Problem to solve.
Write out the whole listing, matching it exactly.

Given information.
_ _ _

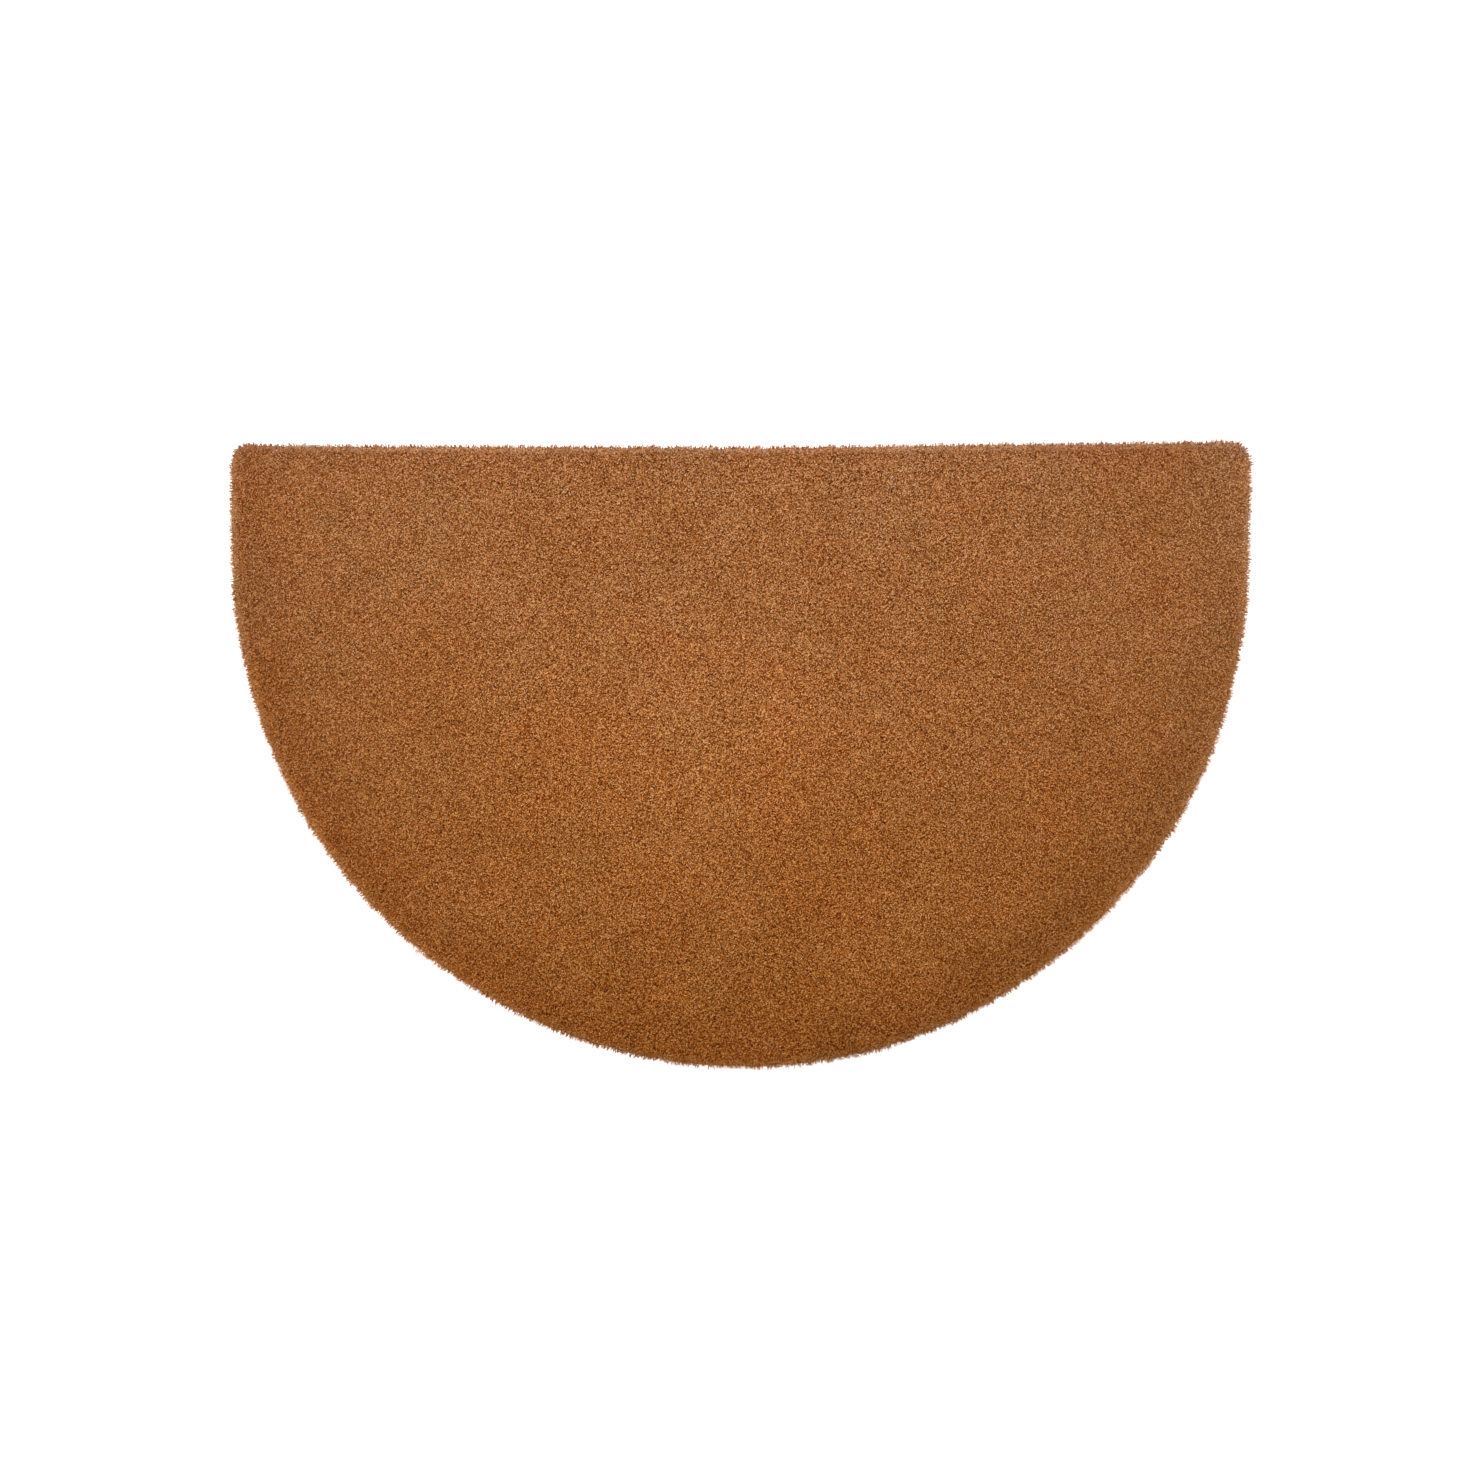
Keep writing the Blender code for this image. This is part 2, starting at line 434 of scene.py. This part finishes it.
def back_finish():
    """The cast back: a plain dull brown skin with a fine pebbled surface."""
    material, wires, shader = new_finish("cast back", roughness=0.8)
    pebbles = stretched(speckle(wires, PEBBLE), *NOISE_SPAN)
    smears = stretched(speckle(wires, SMEAR, detail=3.0, shift=2.0), *NOISE_SPAN)
    colour = wires.mix(pebbles, *PEBBLE_COLOURS)
    colour = wires.mix(smears * SMEAR_SHARE, colour, SMEAR_COLOUR, "MULTIPLY")
    wires.tree.links.new(colour.socket, shader.inputs["Base Color"])
    bump = wires.add("ShaderNodeBump", {"Strength": 0.5, "Distance": 0.3 * MM, "Height": pebbles})
    wires.tree.links.new(bump.socket, shader.inputs["Normal"])
    return material


skin, top_rim = drawn_in(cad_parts["coir_mat"])
crumbly_top(skin, top_rim)
measured(skin)
skin.normal_update()
laid_out(skin)
for skin_face in skin.faces:
    skin_face.smooth = skin_face.normal.z > FACES_DOWN
    skin_face.material_index = int(max(vert.co.z for vert in skin_face.verts) < BACK_HEIGHT)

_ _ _

Response below.
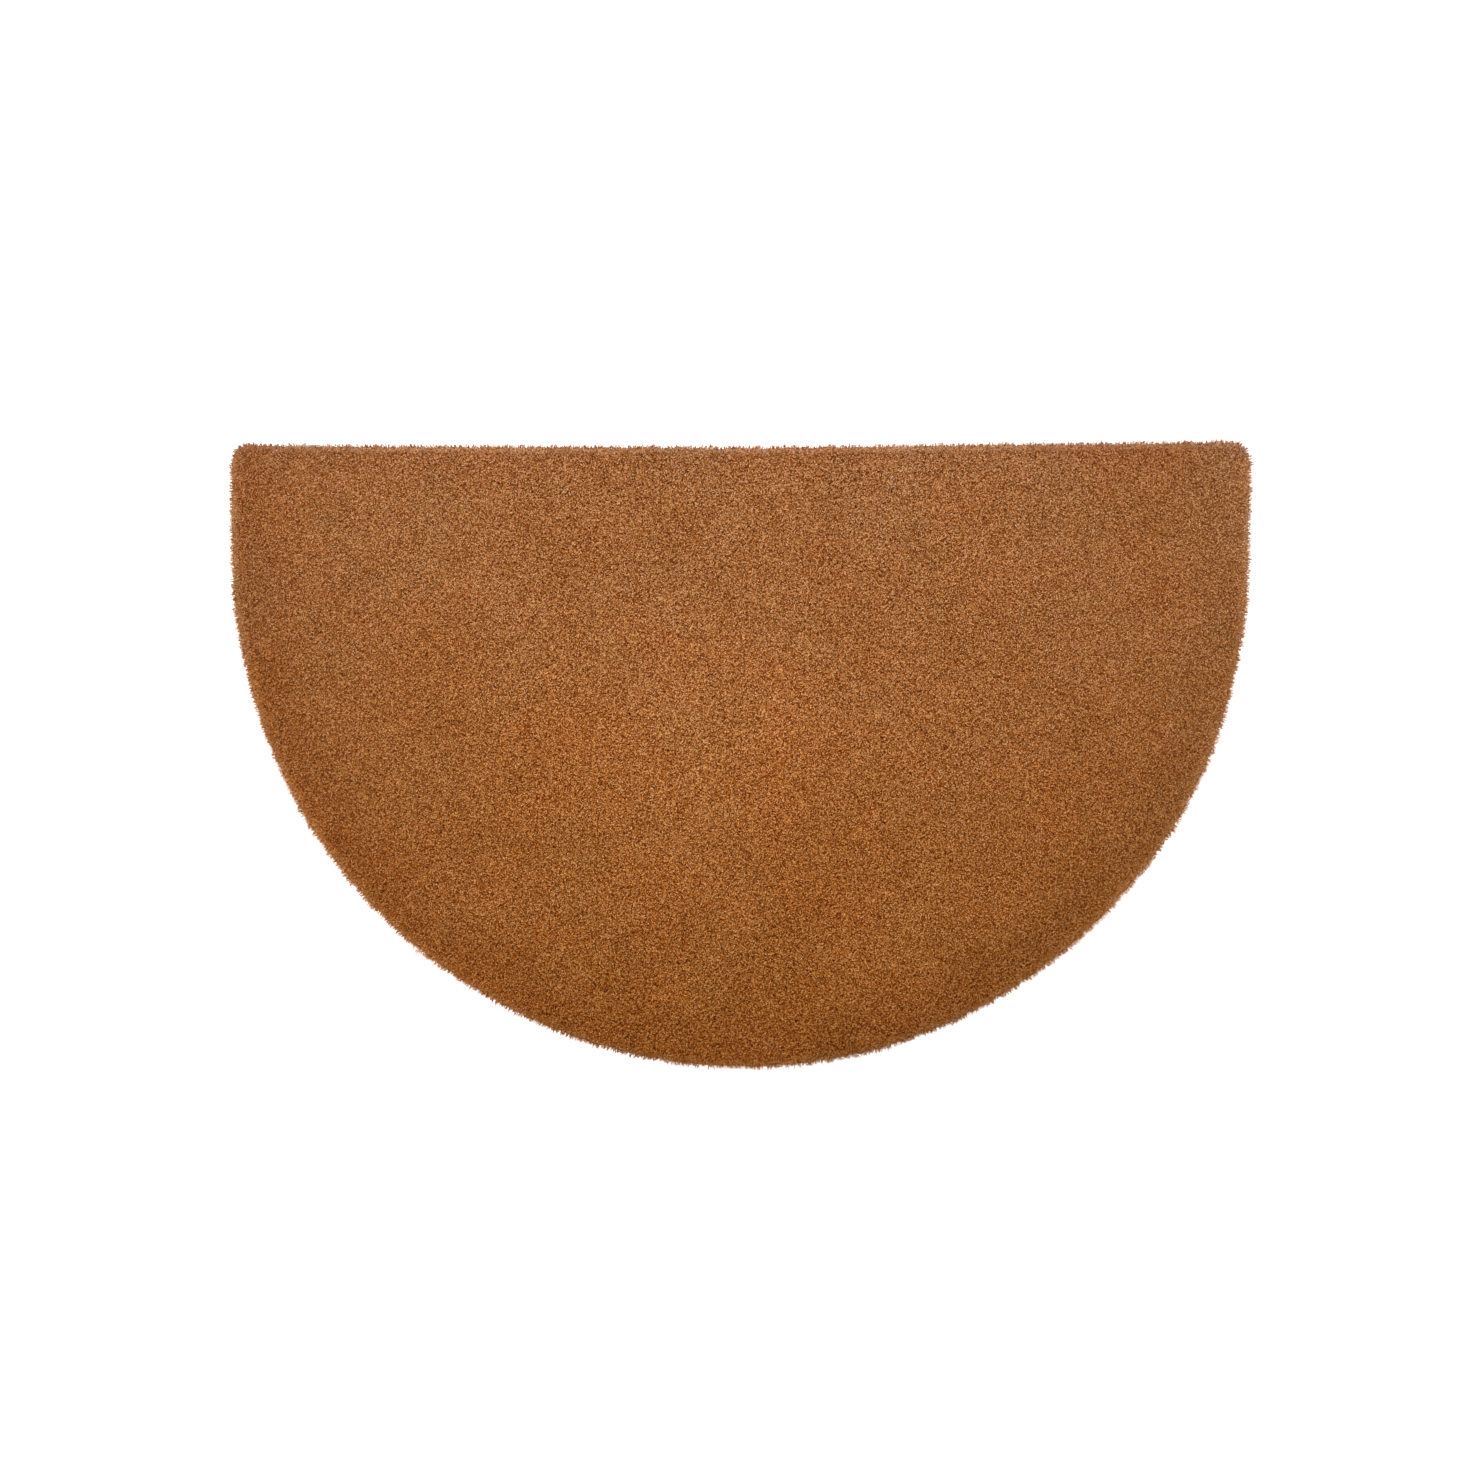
Keep writing the Blender code for this image. This is part 2, starting at line 434 of scene.py. This part finishes it.
def back_finish():
    """The cast back: a plain dull brown skin with a fine pebbled surface."""
    material, wires, shader = new_finish("cast back", roughness=0.8)
    pebbles = stretched(speckle(wires, PEBBLE), *NOISE_SPAN)
    smears = stretched(speckle(wires, SMEAR, detail=3.0, shift=2.0), *NOISE_SPAN)
    colour = wires.mix(pebbles, *PEBBLE_COLOURS)
    colour = wires.mix(smears * SMEAR_SHARE, colour, SMEAR_COLOUR, "MULTIPLY")
    wires.tree.links.new(colour.socket, shader.inputs["Base Color"])
    bump = wires.add("ShaderNodeBump", {"Strength": 0.5, "Distance": 0.3 * MM, "Height": pebbles})
    wires.tree.links.new(bump.socket, shader.inputs["Normal"])
    return material


skin, top_rim = drawn_in(cad_parts["coir_mat"])
crumbly_top(skin, top_rim)
measured(skin)
skin.normal_update()
laid_out(skin)
for skin_face in skin.faces:
    skin_face.smooth = skin_face.normal.z > FACES_DOWN
    skin_face.material_index = int(max(vert.co.z for vert in skin_face.verts) < BACK_HEIGHT)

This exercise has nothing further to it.